L’aborto e il caso Nebraska: la storia non è irreversibile
Il Nebraska è divenuto il primo Stato degli USA a inserire il divieto dell’aborto in Costituzione. Questo ci dice una cosa importante: i processi storici non sono irreversibili. L’antidoto al modernismo: la collaborazione tra modo di ragione e modo di fede.
Dopo il recente referendum vinto dai pro vita, il Nebraska è divenuto il primo Stato americano a inserire il divieto dell’aborto in Costituzione. Come è noto, la cosa è stata resa possibile dopo la famosa sentenza della Corte suprema (giugno 2022) che ha attribuito la materia non più allo Stato federale ma ai singoli Stati dell’Unione.
In concomitanza con le recenti elezioni presidenziali, in una decina di Stati, tra cui il Nebraska, si sono tenuti referendum sulla legalizzazione o meno dell’aborto. Come è stato riportato sulla Bussola, nella maggioranza dei casi ha prevalso il sì all’aborto di Stato, però rimane significativo che in altri, anche se di numero inferiore (per il momento), sia prevalsa la tutela della vita del nascituro. Questo ci dice una cosa importante: i processi storici non sono irreversibili. Non dobbiamo fare le nostre valutazioni solo sulla situazione attuale, pensando che così dovrà essere anche in futuro e magari per sempre, dobbiamo invece tenere in conto non solo l’essere ma il “dover essere”. Nel caso in questione, l’esito negativo si è avuto negli Stati maggiormente spinti dentro il modernismo, come per esempio lo Stato di New York, mentre la difesa della vita ha avuto la meglio negli Stati, come il Nebraska, meno permeati dalla cultura liberal, postmoderna o woke che si voglia dire. Ma nessuna cultura è valida solo perché attualmente egemone, essa infatti può essere rovesciata e lo stesso modernismo, ossia l’idea che giusto e attuale coincidano, può essere sostituito.
Certamente, che la storia non sia irreversibile non vuol dire che il passato possa ritornare nelle sue forme precise. Significa che le verità che avevano animato in passato le forme dell’esistenza umana possono essere riprese e riattualizzate in modo nuovo. Ora, è evidente che, per poter essere riprese, queste verità devono essere a-storiche o sovra-storiche, se esse fossero solo storiche sarebbero perdute per sempre col passare del tempo.
Ci sono solo due modi per garantire questa a-storicità della verità e del bene. Il primo è un modo di ragione e consiste nel riconoscere l’esistenza di un ordine oggettivo e finalistico legato alla natura delle cose. Il secondo è un modo di fede e consiste nel credere in un Principio trascendente. Quando questi due modi non riescono più, per vari motivi, a collaborare prende il sopravvento il tempo che tutto porta via con sé, e allora sì che la storia perde la sua reversibilità.

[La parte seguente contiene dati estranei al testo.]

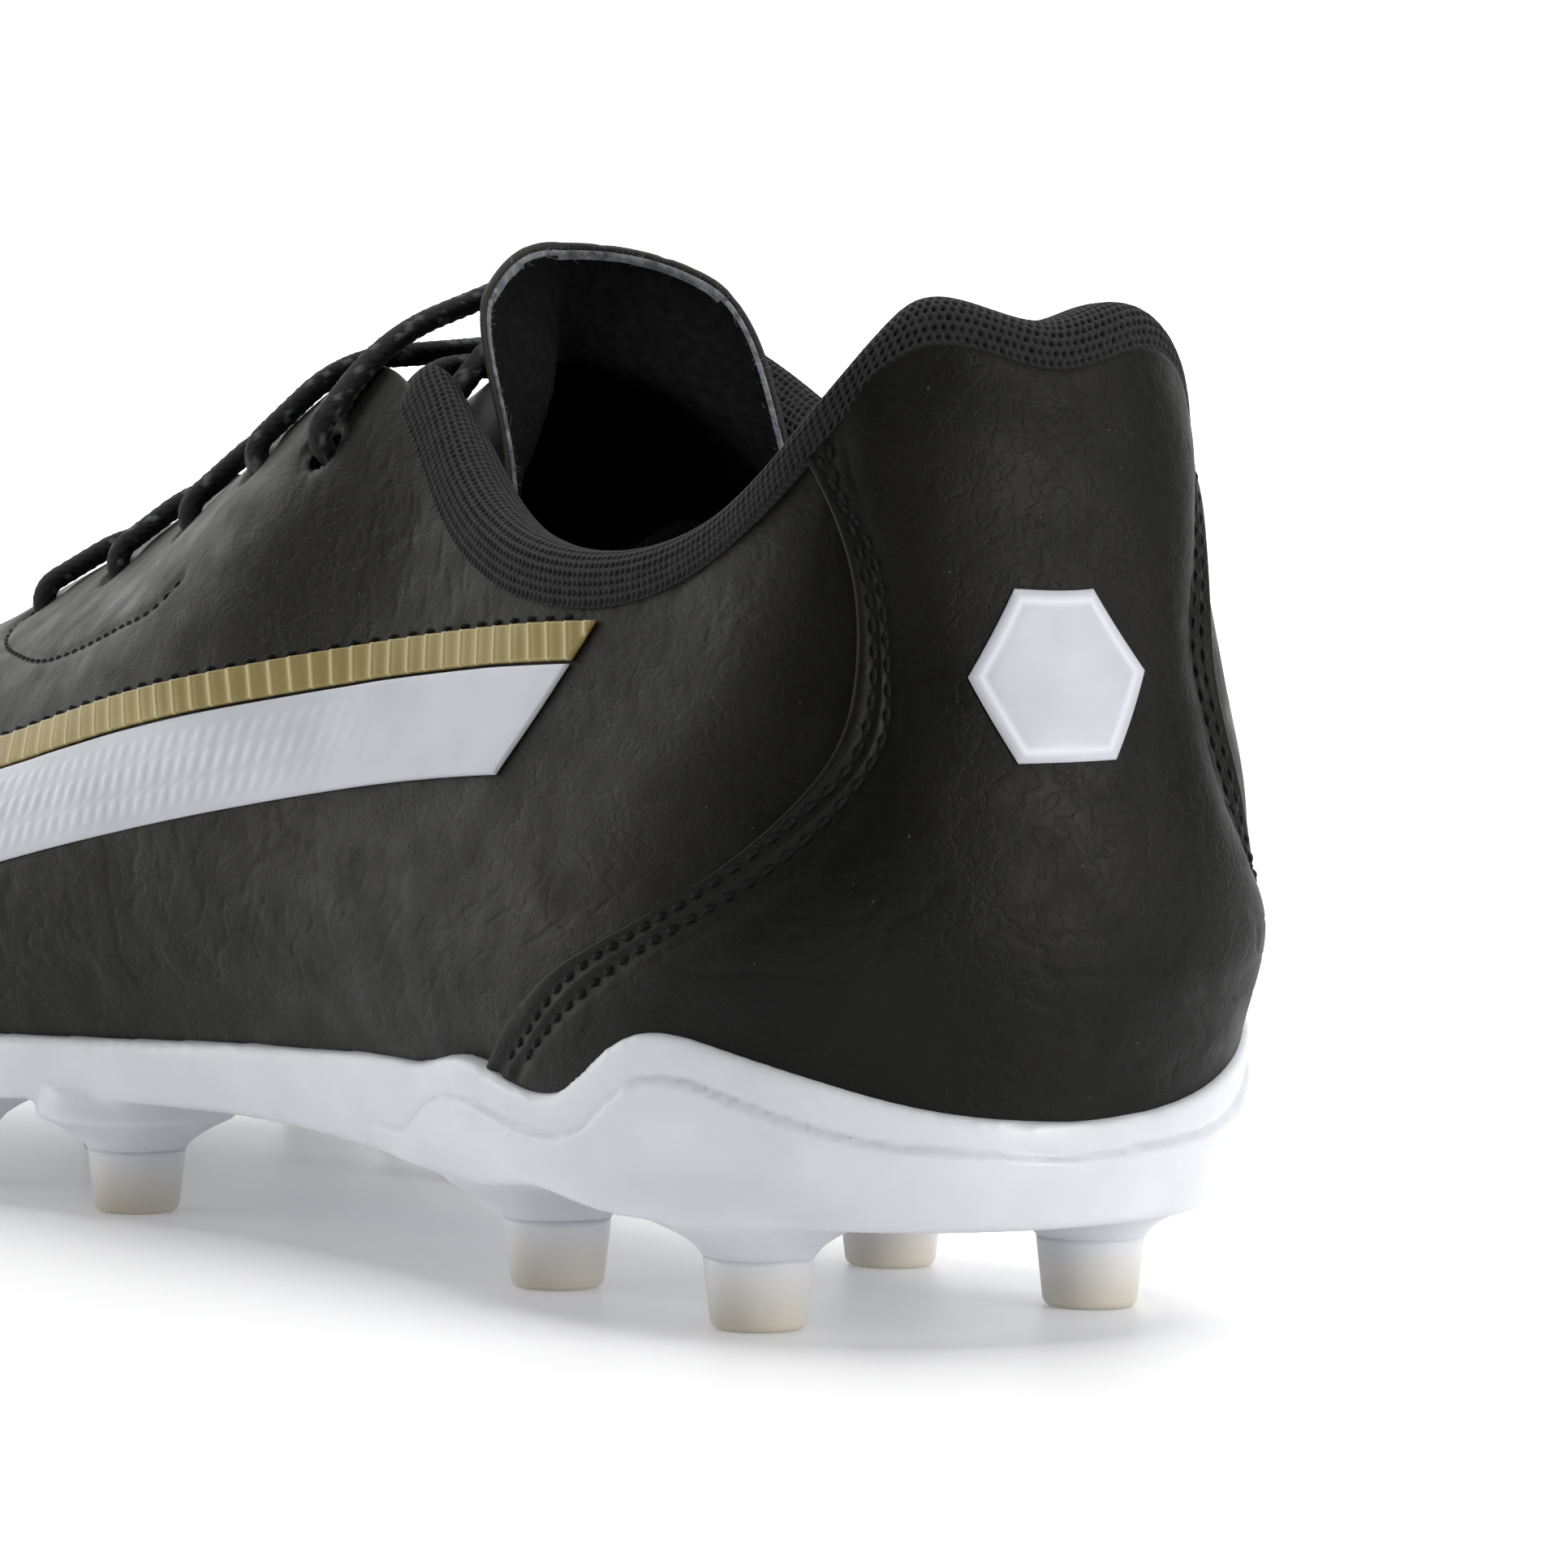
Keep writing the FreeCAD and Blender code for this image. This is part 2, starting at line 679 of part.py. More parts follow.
def make_linings(punches):
    """Lining cloth of both sides, and the eyestay backings above it."""
    lateral = strip(
        constant(0.0004), lambda h: vamp_lateral(h) - SEAM_GAP, constant(TUCK), below_binding,
    )
    medial = strip(
        lambda h: vamp_medial(h) + SEAM_GAP, constant(0.9996), constant(TUCK), below_binding,
    )
    stay_lateral = strip(
        constant(0.19), lambda h: vamp_lateral(h) - 0.004, constant(0.58), below_binding,
    )
    stay_medial = strip(
        lambda h: vamp_medial(h) + 0.004, constant(0.803), constant(0.58), below_binding,
    )
    nodes = []
    for name, where, outside, inside, punch, count in (
        ("quarter_lining_lateral", lateral, lining_outside, lining_inside, punches[0], 40),
        ("quarter_lining_medial", medial, lining_outside, lining_inside, punches[1], 40),
        ("eyestay_backing_lateral", stay_lateral, flat(STIFF_OUT), flat(STIFF_IN), punches[0], 20),
        ("eyestay_backing_medial", stay_medial, flat(STIFF_OUT), flat(STIFF_IN), punches[1], 20),
    ):
        nodes.append(punched(name, layer(where, outside, inside, count, 18), punch))
    return nodes


def make_collar():
    """Padding behind the collar leather, and the knit binding over its edge."""
    foam = strip(constant(-0.183), constant(0.179), constant(0.535), below_binding)
    foam_out = flat(STIFF_IN)

    def foam_in(q, height):
        return lining_outside(q, height) + size("layer_gap")

    top = size("binding_height")
    outer = []
    inner = []
    count = 60
    for i in range(count + 1):
        q = mix(COLLAR_MEDIAL, COLLAR_LATERAL, i / count)
        edge = last.point(q, EDGE)
        out = last.normal(q, EDGE)
        up = (last.point(q, EDGE + 0.004) - edge).normalize()
        depth = lining_inside(q, EDGE) - 0.3
        middle = depth * 0.5
        out_side = 0.5 + 0.8 * (1.0 - ease(abs(q), 0.05, 0.08))
        sections = (
            (outer, ((out_side, 0.3), (out_side, 0.55 * top), (middle * 0.4, top), (middle, top))),
            (inner, ((depth, 0.3), (depth, 0.55 * top), (middle * 1.6, top), (middle - 0.6, top))),
        )
        for rows, section in sections:
            row = []
            for index, (side, rise) in enumerate(section):
                crown = 0.35 if index == 3 else 0.0
                row.append(edge + out * side + up * (rise + crown))
            rows.append(row)
    return [
        feature("collar_padding", layer(foam, foam_out, foam_in, 40, 8)),
        feature("collar_binding", solid_between(outer, inner)),
    ]


# ---------------------------------------------------------------- tongue

TONGUE_BASE = (0.345, -0.352)      # where the tongue starts under the vamp, on each side
TONGUE_TOP = (0.186, -0.194)       # its top edge on the ridge
TONGUE_EDGE = (0.15, -0.136)      # the ends of its top edge
tongue_wing = profile((0.0, 0.7), (0.3, 0.64), (0.6, 0.62), (0.85, 0.66), (1.0, 0.72))


def tongue_point(along, across, under):
    """along: 0 at the vamp, 1 at the top. across: -1 lateral wing, 0 ridge, 1 medial wing."""
    side = 0 if across < 0 else 1
    wing = abs(across)
    height = mix(0.9995, tongue_wing(along), wing)
    end = mix(TONGUE_TOP[side], TONGUE_EDGE[side], wing ** 1.6)
    q = mix(TONGUE_BASE[side], end, along)
    top = ease(along, 0.95, 1.0)
    crown = 1.0 - ease(wing, mix(0.1, 0.42, top), mix(0.45, 0.86, top))
    rise = mix(0.13, 0.93, top) * crown + 0.06 * top * (1.0 - crown)
    return last.offset(q, height, -size("tongue_depth") * (1.0 - rise) - under)


def tongue_sheet(under, gauge):
    grids = ([], [])
    across = 12
    places = [i / 20 for i in range(19)] + [0.93, 0.95, 0.965, 0.98, 0.99, 1.0]
    for along in places:
        for rows, depth in ((grids[0], under), (grids[1], under + gauge)):
            rows.append([
                tongue_point(along, j / across, depth) for j in range(-across, across + 1)
            ])
    return solid_between(*grids)


def make_tongue():
    leather = size("tongue_gauge")
    return [
        feature("tongue_leather", tongue_sheet(0.0, leather)),
        feature("tongue_felt", tongue_sheet(leather + size("layer_gap"), size("felt_gauge"))),
    ]


# ---------------------------------------------------------------- trim

# Top edge of the side band: its height at a place forward of the heel.
BAND_LINE = profile((30, 65.9), (60, 64.4), (90, 60.8), (120, 55.8), (150, 49.5), (185, 41.0))
BAND_ENDS = (0.0985, 0.284)
BAND_SLANT = 0.006


def band_level(q, drop):
    """Height parameter at which the band's line, lowered by drop, crosses the last at q."""
    low = 0.15
    high = 0.77
    for step in range(26):
        middle = 0.5 * (low + high)
        here = last.point(q, middle)
        if here.z > BAND_LINE(size("heel_reach") - here.x) - drop:
            high = middle
        else:
            low = middle
    return 0.5 * (low + high)


def band(name, medial, start, end):
    """Film strip between two drops below the band's top line."""
    def where(s, t):
        drop = mix(end, start, t)
        around = mix(BAND_ENDS[0], BAND_ENDS[1], s) + BAND_SLANT * (drop / 10.0)
        q = 1.0 - around if medial else around
        return q, band_level(q, drop)
    under = size("skin_gap")
    return feature(name, layer(where, flat(under + size("film_gauge")), flat(under), 40, 4))


def make_bands():
    nodes = []
    for side, medial in (("lateral", False), ("medial", True)):
        nodes.append(band(f"side_band_ribbed_{side}", medial, 0.0, 3.8))
        nodes.append(band(f"side_band_plain_{side}", medial, 4.1, 14.5))
    return nodes


def make_emblem():
    """Six-sided film emblem in the middle of the heel panel."""
    q = 0.0035
    height = 0.5
    low = size("panel_gauge") + 2 * size("skin_gap")
    film = layer(
        lambda s, t: (mix(q - 0.03, q + 0.03, s), mix(height - 0.16, height + 0.16, t)),
        flat(low + size("film_gauge")), flat(low), 12, 12,
    )
    out = last.normal(q, height)
    side = Vector(0, 0, 1).cross(out).normalize()
    up = out.cross(side).normalize()
    middle = last.offset(q, height, -8.0)
    radius = size("emblem_radius")
    corners = []
    for i in range(7):
        turn = math.radians(60.0 * i + 30.0)
        corners.append(middle + side * (radius * math.cos(turn)) + up * (radius * math.sin(turn)))
    blank = feature("emblem_film", film)
    cutter = feature("emblem_outline", Part.Face(Part.makePolygon(corners)).extrude(out * 20.0))
    emblem = doc.addObject("Part::Common", "heel_emblem")
    emblem.Base = blank
    emblem.Tool = cutter
    emblem.Label = "heel_emblem"
    return [emblem]


# ---------------------------------------------------------------- lace

LACE_UNDER = -5.0      # lace centre under the lining
LACE_OVER = 2.5        # lace centre over the leather
LACE_EDGE = -4.7       # lace centre where it dives under the throat edge
RIDGE_ON = 0.9995      # height parameter of a point on the ridge
CROSSING_HEIGHT = 0.93           # where a run passes beside the ridge
CROSSING_SHARES = (0.22, 0.42, 0.58, 0.72)    # of the way from one eyelet to the next
UPPER_CROSSING = (-1.4, -1.4)    # lace centre beside the ridge, before and after it
LOWER_CROSSING = (-5.0, -5.0)
TOP_HEIGHT = 0.968               # the same at the top crossing
TOP_SHARES = (-0.05, 0.16, 0.54, 1.0)
UPPER_TOP = (-1.1, 0.15)
LOWER_TOP = (-4.8, -4.25)
TOP_CROSSING = {1: 0.1887, -1: -0.196}
# The free ends run down inside the collar and forward under the lining, as (q, h).
TUCKED_RUN = ((0.187, 0.72), (0.189, 0.65), (0.197, 0.605), (0.213, 0.59), (0.234, 0.59),
              (0.256, 0.59))
TUCKED_LEVEL = LACE_UNDER - 0.8
MEDIAL_TUCK_SHIFT = 0.008
TIP_GAP = 0.05         # between the lace and its moulded tips


def crossing(side, q_from, q_to, shares, height, levels, landing):
    """Points from one side's edge over the ridge to the other side's edge."""
    other = -side
    around = (
        mix(q_from[side], q_to[side], shares[0]),
        mix(q_from[side], q_to[side], shares[1]),
        mix(q_from[other], q_to[other], shares[2]),
        mix(q_from[other], q_to[other], shares[3]),
    )
    return [
        last.offset(around[0], 0.8, LACE_OVER),
        last.offset(around[1], height, levels[0]),
        last.offset(around[2], height, levels[1]),
        last.offset(around[3], 0.83, landing),
    ]


def lace_route():
    """The whole lace, from one tucked tip to the other."""
    eyelets = [{1: a, -1: b} for a, b in zip(LATERAL_EYELETS, MEDIAL_EYELETS)]
    strands = []
    for first in (1, -1):
        side = first
        points = []
        for index, here in enumerate(eyelets):
            points.append(last.offset(here[side], EYELET_LEVEL, LACE_UNDER))
            points.append(last.offset(here[side], EYELET_LEVEL, LACE_OVER))
            upper = (index % 2 == 0) == (first == 1)
            if index == EYELETS - 1:
                points += crossing(side, here, TOP_CROSSING, TOP_SHARES, TOP_HEIGHT,
                                   UPPER_TOP if upper else LOWER_TOP, TUCKED_LEVEL)
            else:
                points += crossing(side, here, eyelets[index + 1], CROSSING_SHARES,
                                   CROSSING_HEIGHT, UPPER_CROSSING if upper else LOWER_CROSSING,
                                   LACE_EDGE)
            side = -side
        for around, height in TUCKED_RUN:
            shift = 0.0 if side > 0 else MEDIAL_TUCK_SHIFT
            points.append(last.offset(side * (around + shift), height, TUCKED_LEVEL))
        strands.append(points)
    lateral_bar = mix(eyelets[0][1], TONGUE_BASE[0], 0.1)
    bar = [last.offset(lateral_bar, RIDGE_ON, -3.2)]
    return list(reversed(strands[1])) + bar + strands[0]


def rounded_path(points):
    """Straight runs joined by tangent arcs, each as large as its two runs allow."""
    edges = []
    radii = []
    here = points[0]
    for before, corner, after in zip(points, points[1:], points[2:]):
        back = before - corner
        ahead = after - corner
        short = min(back.Length, ahead.Length)
        turn = math.pi - back.getAngle(ahead)
        reach = 0.45 * short
        radius = reach / math.tan(turn / 2)
        radii.append(radius)
        back.normalize()
        ahead.normalize()
        start = corner + back * reach
        end = corner + ahead * reach
        toward = (back + ahead).normalize()
        centre = corner + toward * math.hypot(radius, reach)
        middle = centre - toward * radius
        edges.append(Part.LineSegment(here, start).toShape())
        edges.append(Part.Arc(start, middle, end).toShape())
        here = end
    edges.append(Part.LineSegment(here, points[-1]).toShape())
    return Part.Wire(edges), radii


def make_lace():
    """One lace, and a moulded tip on each end."""
    points = lace_route()
    path, radii = rounded_path(points)
    spine = feature("lace_path", path)
    radius = size("lace_radius")
    print("lace length", round(path.Length), "tightest bend", round(min(radii), 2))
    circle = doc.addObject("Part::Circle", "lace_section")
    bind(circle, Radius="lace_radius")
    away = (points[1] - points[0]).normalize()
    circle.Placement = Placement(points[0], Rotation(Vector(0, 0, 1), away))
    lace = doc.addObject("Part::Sweep", "lace")
    lace.Sections = [circle]
    lace.Spine = (spine, [f"Edge{i + 1}" for i in range(len(path.Edges))])
    lace.Solid = True
    lace.Label = "lace"
    nodes = [lace]
    ends = (("lace_tip_lateral", points[0], points[1]), ("lace_tip_medial", points[-1], points[-2]))
    for name, end, before in ends:
        tip = doc.addObject("Part::Cylinder", name)
        bind(tip, Radius="aglet_radius", Height="aglet_height")
        out = (end - before).normalize()
        tip.Placement = Placement(end + out * TIP_GAP, Rotation(Vector(0, 0, 1), out))
        tip.Label = name
        nodes.append(tip)
    doc.recompute()
    drawn = math.pi * radius ** 2 * path.Length
    print("lace volume over section times length", round(lace.Shape.Volume / drawn, 4))
    return nodes


# ---------------------------------------------------------------- the boot

def make_boot():
    nodes = make_outsole() + make_footbed()
    punches = (
        eyelet_punch("lateral_punch", LATERAL_EYELETS),
        eyelet_punch("medial_punch", MEDIAL_EYELETS),
    )
    nodes += make_vamp()
    nodes += make_quarters(punches)
    nodes += make_heel()
    nodes += make_linings(punches)
    nodes += make_collar()
    nodes += make_tongue()
    nodes += make_bands()
    nodes += make_emblem()
    nodes += make_lace()
    return nodes


def write_steps(nodes):
    """Check every object, then write one STEP file for each sub-part."""
    doc.recompute()
    for item in doc.Objects:
        if "Invalid" in item.State or "Error" in item.State:
            raise RuntimeError(f"{item.Name} failed: {item.State}")
    for node in nodes:
        if node.Shape.isNull() or not node.Shape.isValid():
            raise RuntimeError(f"{node.Label} has no valid shape")
        if not node.Shape.Solids:
            raise RuntimeError(f"{node.Label} has no solid")
    for node in nodes:
        node.Shape.exportStep(os.path.join("parts", f"{node.Label}.step"))
        print(node.Label, len(node.Shape.Solids), round(node.Shape.Volume, 1))


write_steps(make_boot())
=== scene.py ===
import itertools
import math
import bmesh
import bpy
import numpy as np
from mathutils import Matrix, Vector
from mathutils.kdtree import KDTree


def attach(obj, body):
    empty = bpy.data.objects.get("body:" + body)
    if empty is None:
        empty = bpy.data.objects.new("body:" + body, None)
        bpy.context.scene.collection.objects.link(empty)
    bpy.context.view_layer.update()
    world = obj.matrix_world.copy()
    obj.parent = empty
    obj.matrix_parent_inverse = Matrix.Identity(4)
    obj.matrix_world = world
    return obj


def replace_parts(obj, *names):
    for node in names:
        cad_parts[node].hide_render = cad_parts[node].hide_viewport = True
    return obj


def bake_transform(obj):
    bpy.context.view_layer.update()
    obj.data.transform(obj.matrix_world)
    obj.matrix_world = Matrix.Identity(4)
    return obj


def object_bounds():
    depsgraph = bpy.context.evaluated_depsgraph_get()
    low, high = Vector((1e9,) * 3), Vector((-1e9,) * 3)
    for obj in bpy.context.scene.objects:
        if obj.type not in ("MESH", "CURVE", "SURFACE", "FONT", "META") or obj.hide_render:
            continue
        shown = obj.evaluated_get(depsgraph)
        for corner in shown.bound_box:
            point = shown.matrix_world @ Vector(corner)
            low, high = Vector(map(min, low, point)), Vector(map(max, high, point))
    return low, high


# A left soccer cleat's looks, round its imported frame. Lengths in this script are millimetres and
# become metres where a mesh is made. +X is the heel, -X the toe, -Y the lateral side, +Z is up.

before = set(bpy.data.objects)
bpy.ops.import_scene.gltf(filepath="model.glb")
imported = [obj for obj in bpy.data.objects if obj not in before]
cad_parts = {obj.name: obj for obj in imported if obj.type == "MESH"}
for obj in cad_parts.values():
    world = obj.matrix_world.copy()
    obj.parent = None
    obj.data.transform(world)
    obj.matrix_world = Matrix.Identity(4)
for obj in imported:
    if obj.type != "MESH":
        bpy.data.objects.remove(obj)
cad_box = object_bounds()
MM = 0.001

# ------------------------------------------------------------------ camera

TARGET = Vector((81.2, 1.9, 50.0)) * MM
CAMERA_AZIMUTH = math.radians(59.2)
CAMERA_ELEVATION = math.radians(2.7)
CAMERA_DISTANCE = 0.65
CAMERA_ROLL = math.radians(0.5)
CAMERA_LENS = 150.75
CAMERA_SENSOR = 36.0
CAMERA_SHIFT = (0.030, -0.008)
CAMERA_CLIP = 0.01


def new_object(name, data):
    item = bpy.data.objects.new(name, data)
    bpy.context.scene.collection.objects.link(item)
    return item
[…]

Il punto delicato è stato quando alla prospettiva dell’essere è stata sostituita quella del futuro. Da quel momento nulla più è rimasto di stabile sotto il divenire delle cose sicché niente è stato più irreversibile. È singolare che a questa situazione abbiano partecipato due categorie del pensiero apparentemente opposte tra loro ma in realtà confluenti: quella dell’ideologia e quella dell’utopia. Normalmente si pensa che l’ideologia voglia conservare l’esistente, mentre l’utopia voglia negare l’esistente per rendere possibile il futuro. Ernst Bloch ha trasformato il senso marxista dell’ideologia come sovrastruttura conservatrice che convalida i presenti rapporti di classe nell’utopia marxista dell’ottavo giorno che ancora non è stato ma che sarà. Anche l’utopista rivoluzionario, però, deve diventare ideologo, anzi lo deve diventare continuamente, attimo dopo attimo, perché deve accogliere e convalidare il “nuovo” che nel frattempo si è verificato. Sia gli ideologi che gli utopisti non possono ammettere la reversibilità della storia che, invece, il Nebraska ha dimostrato essere possibile.